### EXTRACTED ENTRIES ###

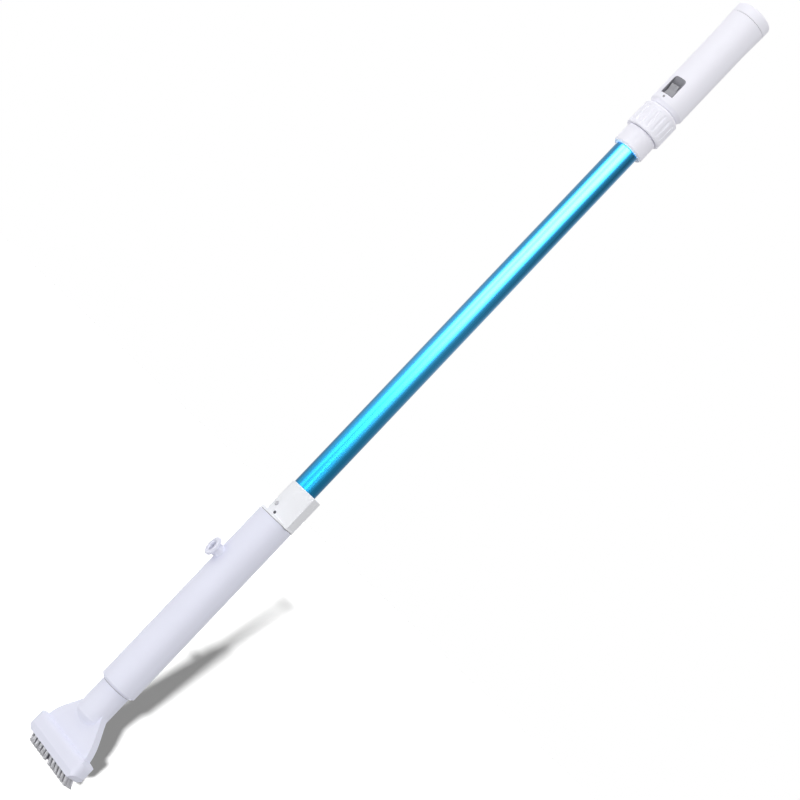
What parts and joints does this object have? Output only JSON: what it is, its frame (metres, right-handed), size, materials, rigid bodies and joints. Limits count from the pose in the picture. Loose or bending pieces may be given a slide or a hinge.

###
### EXTRACTED ENTRIES ###

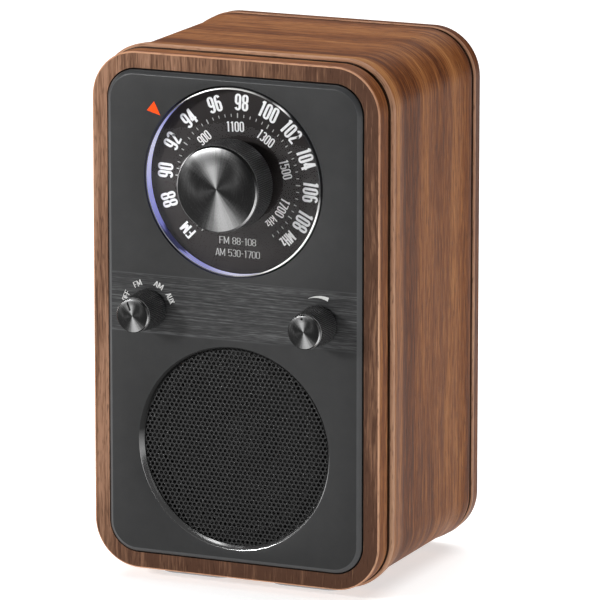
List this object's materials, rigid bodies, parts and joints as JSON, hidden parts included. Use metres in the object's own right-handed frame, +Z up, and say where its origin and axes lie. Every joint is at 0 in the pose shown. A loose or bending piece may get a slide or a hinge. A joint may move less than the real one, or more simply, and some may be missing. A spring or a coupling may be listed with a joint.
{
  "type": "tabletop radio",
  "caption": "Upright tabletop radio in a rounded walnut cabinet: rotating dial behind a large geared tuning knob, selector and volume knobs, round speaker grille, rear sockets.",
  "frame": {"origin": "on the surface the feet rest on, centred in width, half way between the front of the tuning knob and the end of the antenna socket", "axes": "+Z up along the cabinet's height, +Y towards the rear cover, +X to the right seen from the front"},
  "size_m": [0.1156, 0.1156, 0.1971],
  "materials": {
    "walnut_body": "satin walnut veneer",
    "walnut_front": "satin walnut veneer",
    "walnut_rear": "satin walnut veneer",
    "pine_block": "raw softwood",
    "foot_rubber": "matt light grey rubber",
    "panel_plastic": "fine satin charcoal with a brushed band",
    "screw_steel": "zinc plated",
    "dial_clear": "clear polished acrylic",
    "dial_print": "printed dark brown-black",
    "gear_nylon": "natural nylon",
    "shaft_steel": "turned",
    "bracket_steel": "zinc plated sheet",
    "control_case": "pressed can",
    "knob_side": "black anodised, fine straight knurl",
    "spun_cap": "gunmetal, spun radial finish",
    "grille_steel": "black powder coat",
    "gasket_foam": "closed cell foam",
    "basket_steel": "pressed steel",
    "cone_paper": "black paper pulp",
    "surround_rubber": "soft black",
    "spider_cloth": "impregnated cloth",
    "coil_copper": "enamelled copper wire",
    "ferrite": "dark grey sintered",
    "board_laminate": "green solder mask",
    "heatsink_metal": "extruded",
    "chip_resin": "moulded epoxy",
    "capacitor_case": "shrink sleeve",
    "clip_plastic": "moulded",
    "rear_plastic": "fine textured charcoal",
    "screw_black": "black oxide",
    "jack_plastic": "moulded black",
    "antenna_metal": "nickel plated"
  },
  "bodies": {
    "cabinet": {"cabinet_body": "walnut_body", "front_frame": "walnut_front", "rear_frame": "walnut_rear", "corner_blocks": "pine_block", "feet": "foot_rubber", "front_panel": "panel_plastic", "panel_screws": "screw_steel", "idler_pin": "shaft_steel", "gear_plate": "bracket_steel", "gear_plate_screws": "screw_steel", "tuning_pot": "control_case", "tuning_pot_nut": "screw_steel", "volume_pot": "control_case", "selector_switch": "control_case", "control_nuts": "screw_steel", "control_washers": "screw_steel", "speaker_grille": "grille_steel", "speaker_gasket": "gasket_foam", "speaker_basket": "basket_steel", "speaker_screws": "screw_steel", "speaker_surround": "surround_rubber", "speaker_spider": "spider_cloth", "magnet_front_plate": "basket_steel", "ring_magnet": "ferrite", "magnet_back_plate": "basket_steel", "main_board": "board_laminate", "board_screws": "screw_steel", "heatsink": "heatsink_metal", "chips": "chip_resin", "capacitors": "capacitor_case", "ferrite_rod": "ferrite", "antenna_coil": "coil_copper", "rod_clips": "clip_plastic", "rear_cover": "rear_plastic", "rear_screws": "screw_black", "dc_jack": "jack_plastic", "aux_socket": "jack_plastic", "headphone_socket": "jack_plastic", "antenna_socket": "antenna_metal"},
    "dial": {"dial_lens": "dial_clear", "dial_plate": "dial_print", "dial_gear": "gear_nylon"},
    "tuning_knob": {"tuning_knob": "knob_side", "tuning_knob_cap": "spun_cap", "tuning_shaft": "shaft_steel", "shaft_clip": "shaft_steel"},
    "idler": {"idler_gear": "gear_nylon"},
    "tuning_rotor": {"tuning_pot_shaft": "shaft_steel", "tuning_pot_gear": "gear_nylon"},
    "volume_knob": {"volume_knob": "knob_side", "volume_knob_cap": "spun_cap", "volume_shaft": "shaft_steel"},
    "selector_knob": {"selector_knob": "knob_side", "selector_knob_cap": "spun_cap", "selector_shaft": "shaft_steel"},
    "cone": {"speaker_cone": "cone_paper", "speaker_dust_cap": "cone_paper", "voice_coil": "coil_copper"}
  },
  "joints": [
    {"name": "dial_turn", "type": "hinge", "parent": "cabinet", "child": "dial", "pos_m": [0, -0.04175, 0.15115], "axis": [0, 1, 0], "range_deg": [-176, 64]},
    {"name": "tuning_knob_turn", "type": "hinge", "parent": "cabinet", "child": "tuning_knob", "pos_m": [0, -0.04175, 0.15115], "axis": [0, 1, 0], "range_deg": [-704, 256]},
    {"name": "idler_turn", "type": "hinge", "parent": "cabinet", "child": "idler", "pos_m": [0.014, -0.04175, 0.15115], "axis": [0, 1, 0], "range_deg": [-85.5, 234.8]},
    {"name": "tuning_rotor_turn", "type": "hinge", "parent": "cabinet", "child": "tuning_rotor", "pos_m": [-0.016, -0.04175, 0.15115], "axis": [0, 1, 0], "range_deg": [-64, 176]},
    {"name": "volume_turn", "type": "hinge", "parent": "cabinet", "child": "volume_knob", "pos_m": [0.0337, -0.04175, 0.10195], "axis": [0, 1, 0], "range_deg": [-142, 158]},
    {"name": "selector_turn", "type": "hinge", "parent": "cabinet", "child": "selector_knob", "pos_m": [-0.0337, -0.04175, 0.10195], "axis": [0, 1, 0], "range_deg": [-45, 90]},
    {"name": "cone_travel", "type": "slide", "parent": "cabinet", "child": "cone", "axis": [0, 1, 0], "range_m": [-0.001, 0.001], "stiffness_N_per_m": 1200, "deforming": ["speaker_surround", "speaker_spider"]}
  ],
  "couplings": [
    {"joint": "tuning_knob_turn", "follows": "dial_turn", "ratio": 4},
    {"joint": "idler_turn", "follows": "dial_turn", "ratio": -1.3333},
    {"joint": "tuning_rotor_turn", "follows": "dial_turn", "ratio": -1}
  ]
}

###

STATED PROBLEM »
Copy each line of the listing in which the word "handed" can be found.

RESPONSE TO THE EXERCISE »
What parts and joints does this object have? Output only JSON: what it is, its frame (metres, right-handed), size, materials, rigid bodies and joints. Limits count from the pose in the picture. Loose or bending pieces may be given a slide or a hinge.
List this object's materials, rigid bodies, parts and joints as JSON, hidden parts included. Use metres in the object's own right-handed frame, +Z up, and say where its origin and axes lie. Every joint is at 0 in the pose shown. A loose or bending piece may get a slide or a hinge. A joint may move less than the real one, or more simply, and some may be missing. A spring or a coupling may be listed with a joint.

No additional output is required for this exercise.